7/10
The Twilight Zone - Private Channel
29 August 2016
Warning: Spoilers
"Private Channel" is clever, inventive eight minute effort from Peter Medak regarding an annoying teen (one person at the Airline called him a twerp) with drum sticks and a radio he's fond of, boarding a plane, immediately getting on the nerves of a stewardess and pilot. During a lighting storm, while in the restroom, Scott Coffey starts to hear (and experience) the thoughts of people on board! Andrew Robinson (also of the JFK TZ episode, Profile in Silver) is grieving father planning to blow up the plane with a bomb under his shirt! Will Coffey be able to convince anyone of what he knows? How the radio and earphones are used on Robinson at the end as frightened passengers worry about their lives is nifty. The kid grew up real quick-like! 7.5/10

"Joyride" has four youths finding a sweet ride from '57 under a tarp in a random yard, deciding to take it for spin, winding up inexplicably in the very year the car was new! A youthful, wild hell-raising Robert Knepper (he has that face you've seen in countless television shows and some movies) urges his brother (Brooke McCarter), brother's gal (Heidi Kozak), and his own girl (Tamara Mark) to go for a stroll around the neighborhoods, soon being chased by police in 1957! When Knepper shoots a police officer in the face and has become overcome by a different personality it seems, the others try to get him to stop. When the group starts to flee, each one winds up out of the car from 1957 back to their own present time! They will need all hands on deck (law enforcement from present day) to drag a determined Knepper out of '57 back where he belongs. So Knepper is possessed by the spirit of a bank robber who used the ride he found in present day, racing around streets as '57 police pursue with McCarter, Kozak, and Mark begging him to halt his crazy speeding and uncontrollable drive to get away.

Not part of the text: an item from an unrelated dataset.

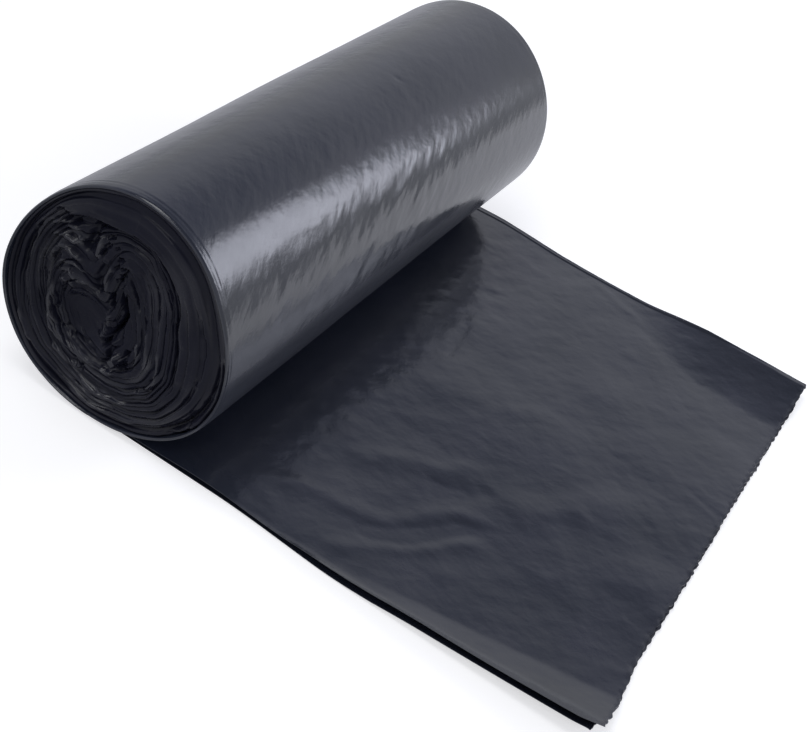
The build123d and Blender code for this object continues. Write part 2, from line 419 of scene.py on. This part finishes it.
def wound_end(name, side, fractions, around, seed, share):
    """One end of the roll: the folded bags' edges wound round a collapsed, crumpled middle.

    side is -1 for the near end and 1 for the far one, fractions are the places of a turn's rings
    of points, and share is how strongly the near end's own gaps and folds are drawn.
    """
    rng = np.random.default_rng(seed)
    level, bundle, in_bundle, ply, in_ply = ring_levels(fractions)
    # places round the ring, closer together where the turns fold in to the middle
    fine = np.arange(0, 361, 2.0)
    sample = COURSES[2][1]
    course = np.stack([smooth_round([p[i] for p in sample], fine % 360, 3.5) for i in (0, 1)])
    run = np.r_[0, np.cumsum(np.hypot(*np.diff(course, axis=1)) + 0.9)]
    theta = np.interp(np.arange(around) / around * run[-1], run, fine)
    t, rho = np.meshgrid(theta, level)
    b, fb, k, f = (np.broadcast_to(v[:, None], rho.shape) for v in (bundle, in_bundle, ply, in_ply))
    cos_t, sin_t = np.cos(np.radians(t)), np.sin(np.radians(t))

    rim_radius = outline_radius(theta, -HALF_WIDTH) - 1.15
    turned = np.radians(theta)
    courses = [(1.0, np.stack([rim_radius * np.sin(turned), rim_radius * np.cos(turned)]))]
    for place, points in COURSES:
        xs = smooth_round([p[0] for p in points], theta, 3.0)
        zs = smooth_round([p[1] - AXIS_Z for p in points], theta, 3.0)
        courses.append((place, np.stack([xs, zs])))
    places = np.array([c[0] for c in courses])[::-1]
    stack = np.stack([c[1] for c in courses])[::-1]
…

Greg, the McCarter character, just can't say no to Knepper and is nearly arrested / killed because of it! I have to say I thought this was awful. It is a time-warp tale thrown together with below par acting (Knepper would evolve into a much better actor down the road) and a random-as-hell possession angle. The idea is that the bank robber wants to confess for killing a cop and that is why he possessed Knepper, and the cop dragging him out of 1957 with the car servicing as the gateway gets a glimpse into another time. Good-looking car, though. 2/10

"Shelter Skelter" casts Joe Mantegna has a bomb shelter nut just waiting feverishly for nuclear war (!), having stockpiled goods, radioactive and communication tech, weaponry, and door with special device requiring a code. Poor Jon Gries happens to be friends with Mantegna and winds up at his house when a supposed nuclear bomb drops on their town! Mantegna's exhausted wife (played by Joan Allen, of all people) is going to her sister's house in Kansas City while he boozes it up. Danica McKellar (the math genius who also was Ben Savage's paramour of The Wonder Years) is Mantegna's neglected daughter (he teaches his boy how to shoot much to Allen's chagrin). Mantegna's a real louse. He's a drunk with a real attitude problem. When you talk to your buddy about how you hope there's nuclear fallout so "all the scum is burned away", there are a few screws loose. What he does to Gries is reprehensible, but because he took Mantegna to task for how happy go lucky he appears, it was a given he'd dust him off eventually. Allen and the kids looking on at a "dome" set up as a reminder of what *could happen*, with that smirk regarding "where daddy is buried" is quite satisfying. 7/10. The finishing sequence of Mantegna in army fatigues and the rubble above him of what remains of the obliterated city is a knockout.